Ms. Kuiper stated that Walt Drummond, an organic Farmer in the Market passed away.
Ms. Kuiper stated that the Bayside Hoyas, in conjunction with the Local Management Board, opened a resource center at 100 N. Cross Street in Chestertown.
Ms. Kuiper stated that the Chesapeake Brass Band and Swing City Band will not be performing at Music in the Park as planned. Instead, they will have a Music in the Park on Saturday, September 7th with the Chesapeake Brass Band to perform at 2 p.m. and Swing City to perform at 4 p.m.
Ms. Kuiper stated that Legacy Day will be held on Saturday, August 17th.
Ms. Kuiper stated that the wrap-up meeting for the Tea Party will be held on August 14th. Regular meetings for the 2020 Tea Party Festival will begin in September.
Ms. Kuiper stated that she volunteers at the Historic Society and on Saturday she was able connect a family visiting from New Haven, Connecticut with people who were able to show them their old family farm in Quaker Neck.
Mr. Foster thanked Mr. Stetson for his years of service and said that even though they may not always agree, Mr. Stetson never held a grudge. He thanked Rev. Tolliver and Ms. Kuiper for their work as well.
Mr. Foster stated that he was working with Commissioner Fithian on the issue of a tax differential/tax rebate and after a meeting in June, they agreed to identify a firm knowledgeable in local government with an understanding of public finance that both parties trusted to be considered to prepare a tax differential study/audit. Mr. Foster stated that there were no offers for pro bono work but there was a professor of public finance at the Maryland Institute of Government interested in performing the audit and said that he would be forwarding his resume to the Council. He said that Mr. Ingersoll recommended Mr. Bob Diss, an auditor who has worked with the Town of Chestertown and Rock Hall. He said that he has not discussed the cost of the audit, which he thought would be approximately $3,000.00, but said that he would like to share the cost if the County was willing to do so.
Mr. Foster stated that he did have a sample formula which Mr. Diss used in Alleghany County but there was no single formula used across the board in the State. He said that they both would like a detailed work plan and Mr. Fithian asked that that counties and Towns with similar populations to Chestertown and Kent be used to figure out their numbers.
Mayor Cerino asked how Mr. Foster came to the cost of $3,000.00 for the audit. Mr. Foster stated that the professor would charge $65.00 per hour and it would take 40 to 50 hours. He said that he thought Mr. Diss would take less time to do the study but was not certain how much he charged per hour. He also said that there was no guarantee that the study would be honored by the County Commissioners, but he thought it was going to necessary to have for future purposes.
Mr.
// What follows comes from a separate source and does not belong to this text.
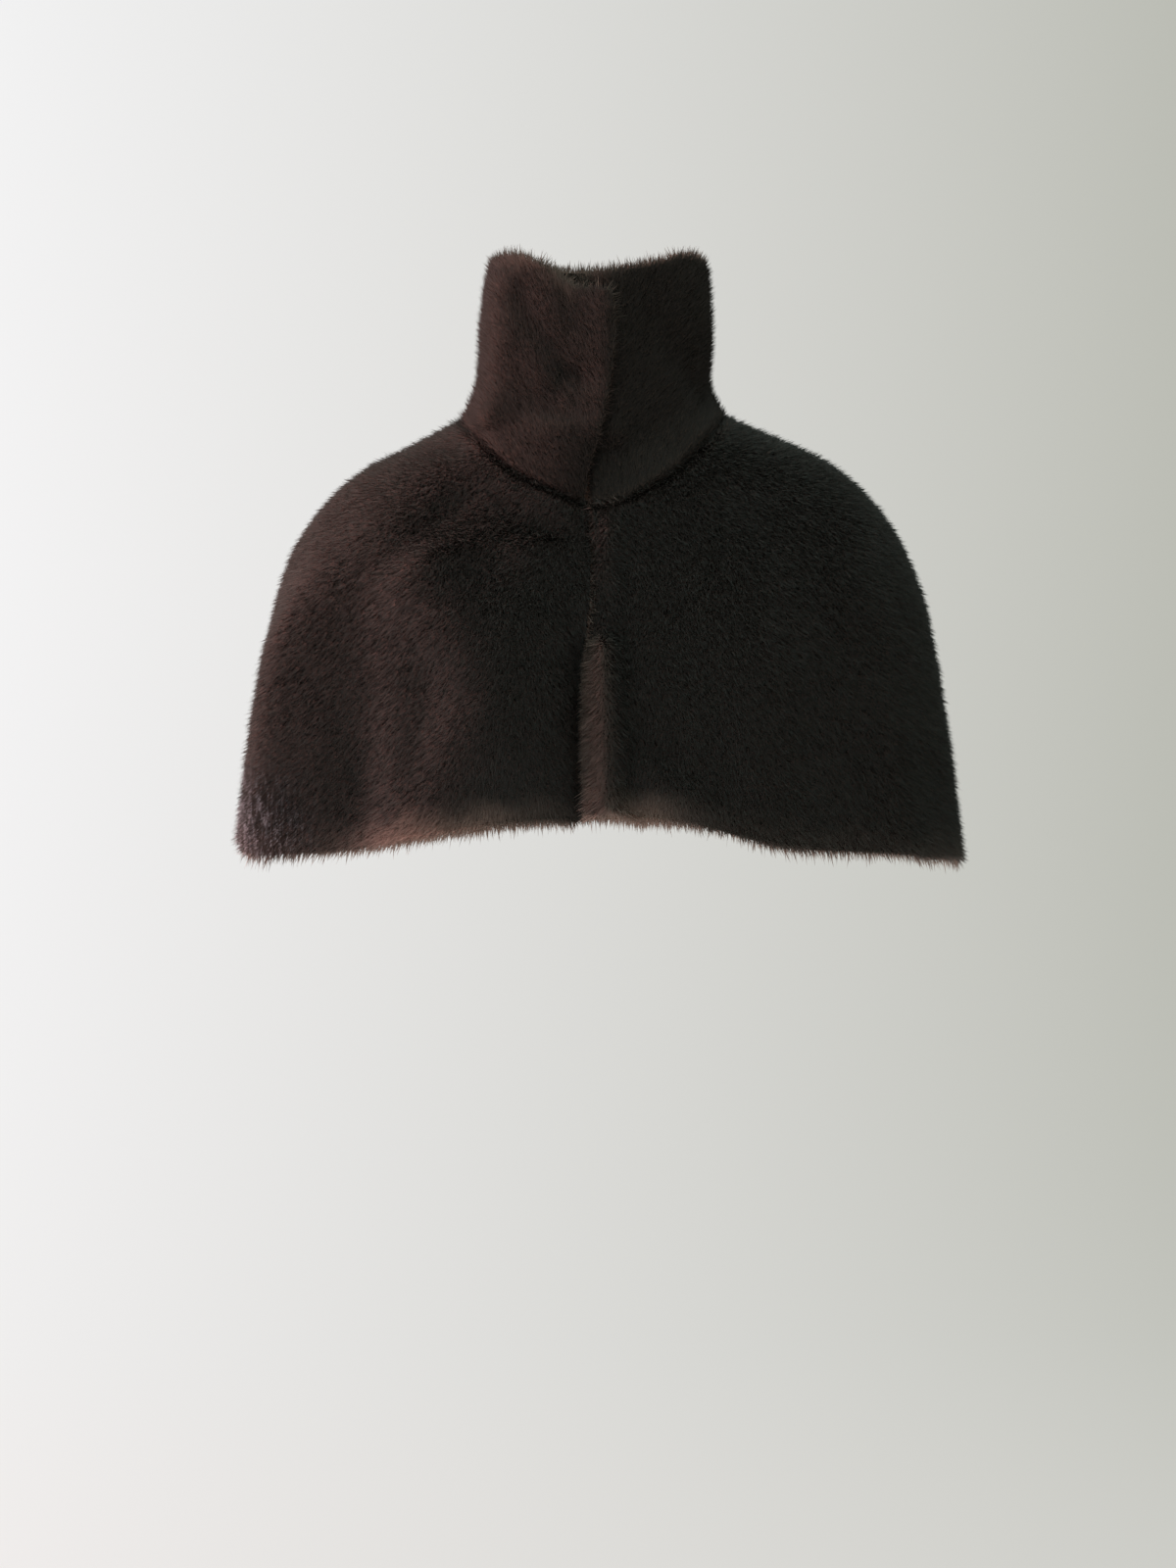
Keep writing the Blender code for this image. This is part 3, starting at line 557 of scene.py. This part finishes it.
def grow_tree():
    """Geometry nodes that root locks in a skin."""
    tree = bpy.data.node_groups.new("grow_fur", "GeometryNodeTree")
    sockets = {}
    for name, kind in (
        ("Skin", "Geometry"), ("Lock", "Object"), ("Locks per square metre", "Float"), ("Width", "Float"),
        ("Tilt", "Float"), ("Tuft Size", "Float"), ("Seed", "Int"), ("Hair", "Material"),
    ):
        sockets[name] = tree.interface.new_socket(name, in_out="INPUT", socket_type="NodeSocket" + kind)
    tree.interface.new_socket("Fur", in_out="OUTPUT", socket_type="NodeSocketGeometry")
    given = add_node(tree, "NodeGroupInput").outputs
    read = {
        name: add_node(tree, "GeometryNodeInputNamedAttribute", {"Name": name}, data_type=kind).outputs[0]
        for name, kind in (
            ("cover", "FLOAT"), ("nap", "FLOAT_VECTOR"), ("outward", "FLOAT_VECTOR"), ("long", "FLOAT"),
            ("lift", "FLOAT"), ("furred_face", "FLOAT"),
        )
    }
    density = add_node(
        tree, "ShaderNodeMath", {0: read["cover"], 1: given["Locks per square metre"]}, operation="MULTIPLY"
    ).outputs[0]
    roots = add_node(
        tree, "GeometryNodeDistributePointsOnFaces",
        {"Mesh": given["Skin"], "Selection": read["furred_face"], "Density": density, "Seed": given["Seed"]},
        distribute_method="RANDOM",
    )
    place = add_node(tree, "GeometryNodeInputPosition").outputs[0]
    tuft_scale = add_node(
        tree, "ShaderNodeMath", {0: 1.0, 1: given["Tuft Size"]}, operation="DIVIDE"
    ).outputs[0]
    tufts = add_node(tree, "ShaderNodeTexNoise", {"Vector": place, "Scale": tuft_scale, "Detail": 1.0})
    rotation = aim_locks(tree, given, read, tufts)
    size = size_locks(tree, given, read, tufts)
    # A lock's shade goes from 0 to 1: partly its own, and partly its tuft's.
    own = add_node(
        tree, "FunctionNodeRandomValue", {2: 0.0, 3: 1.0, "Seed": SHADE_SEED}, data_type="FLOAT"
    ).outputs[1]
    shade = add_node(
        tree, "ShaderNodeMix", {0: TUFT_SHADE, 2: own, 3: tufts.outputs[0]}, data_type="FLOAT"
    ).outputs[0]
    shaded = add_node(
        tree, "GeometryNodeStoreNamedAttribute",
        {"Geometry": roots.outputs["Points"], "Name": "shade", "Value": shade},
        data_type="FLOAT", domain="POINT",
    )
    lock = add_node(tree, "GeometryNodeObjectInfo", {"Object": given["Lock"]}).outputs["Geometry"]
    locks = add_node(
        tree, "GeometryNodeInstanceOnPoints",
        {"Points": shaded.outputs[0], "Instance": lock, "Rotation": rotation, "Scale": size},
    )
    real = add_node(tree, "GeometryNodeRealizeInstances", {"Geometry": locks.outputs[0]})
    finished = add_node(
        tree, "GeometryNodeSetMaterial", {"Geometry": real.outputs[0], "Material": given["Hair"]}
    )
    add_node(tree, "NodeGroupOutput", {0: finished.outputs[0]})
    return tree, {name: socket.identifier for name, socket in sockets.items()}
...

Foster stated that the end product would be a spreadsheet addressing the issues of equity. He said that he would like to speak with Caroline County who was comparable in size to Chestertown and Kent County to see how they formulate their tax differential.
Mayor Cerino asked if this could be postponed until October when the Town had income from the real estate taxes. Mr. Foster stated that he had a meeting with Ms. Heller in September. Mr. Ingersoll stated that by October the Town audit should be almost complete and workable up-to-date numbers should be available. Mayor Cerino stated that he thought the request to go half on the study should be made in a public meeting of the County Commissioners.
Rev. Tolliver moved for up to $1,500.00 to be spent for the cost of the audit on a tax differential/tax rebate, noting that Mr. Foster will appear at a County Commissioners meeting to request the County fund the other half, was seconded by Ms. Kuiper and carried unanimously.
There being no further business and no other questions or comments from the audience, Mr. Foster moved to adjourn the meeting at 9:20 p.m., was seconded by Mr. Stetson and carried unanimously.